Projekt założenia Aleji Dębowej ponownie dał nam sposobność „cerowania” fragmentu tkanki miejskiej, tym razem na Borku. Bezpośrednia okolica, architektonicznie „wymazana” działaniami wojennymi, cechuje się przypadkową morfologią wyznaczoną przez powojenny budynek infrastruktury teletechnicznej. Do odtworzenia miasta w tym rejonie Borka użyliśmy niezwykle konstytutywnego dla tej dzielnicy budulca urbanistycznego – willi miejskiej, przetworzonej i transponowanej do współczesnych potrzeb i oczekiwań mieszkaniowych.

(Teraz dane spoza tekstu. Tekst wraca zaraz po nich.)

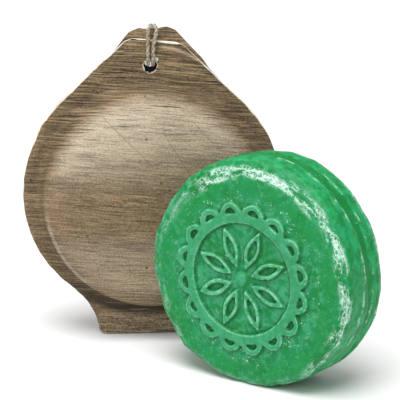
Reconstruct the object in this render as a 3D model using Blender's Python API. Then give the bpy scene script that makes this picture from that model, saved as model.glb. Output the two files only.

W skład zespołu wchodzą cztery wille: sześcio- i -dziewięciolokalowe oraz sześć bliźniaków dwulokalowych, zamkniętych w trzech prostych bryłach. Konsekwentnie strefowaliśmy ruch dając priorytet pieszym, a samochody wprowadzając dość niekonwencjonalnie pod zespół budynków jednorodzinnych. Na południowych, wschodnich i zachodnich fasadach budynków jednorodzinnych zastosowano potężne przeszklenia, wyposażone w inteligentnie sterowane rolety. Na wyższych kondygnacjach podobną funkcję pełnią mechaniczne, drewniane okiennice w systemach przesuwno-łamanych. Południowe witrynowe okna w budynkach wielorodzinnych wyposażono w zacieniające, głębokie tarasy. Dodatkowo w parterach każde mieszkanie i dom wyposażono w ogród, a najwyższe kondygnacje willi – w tarasy na dachach. Całość założenia została zespolona okładziną z drewna modrzewiowego o ciepłej tonacji. Otwarty, ogólnodostępny teren może intrygować, ukazującą się we wnętrzu sekwencją przestrzeni półprywatnych i przydomowych ogrodów, zaś instalacja przestrzenna Jerzego Kędziory buduje tożsamość tego nowego fragmentu dzielnicy Borek.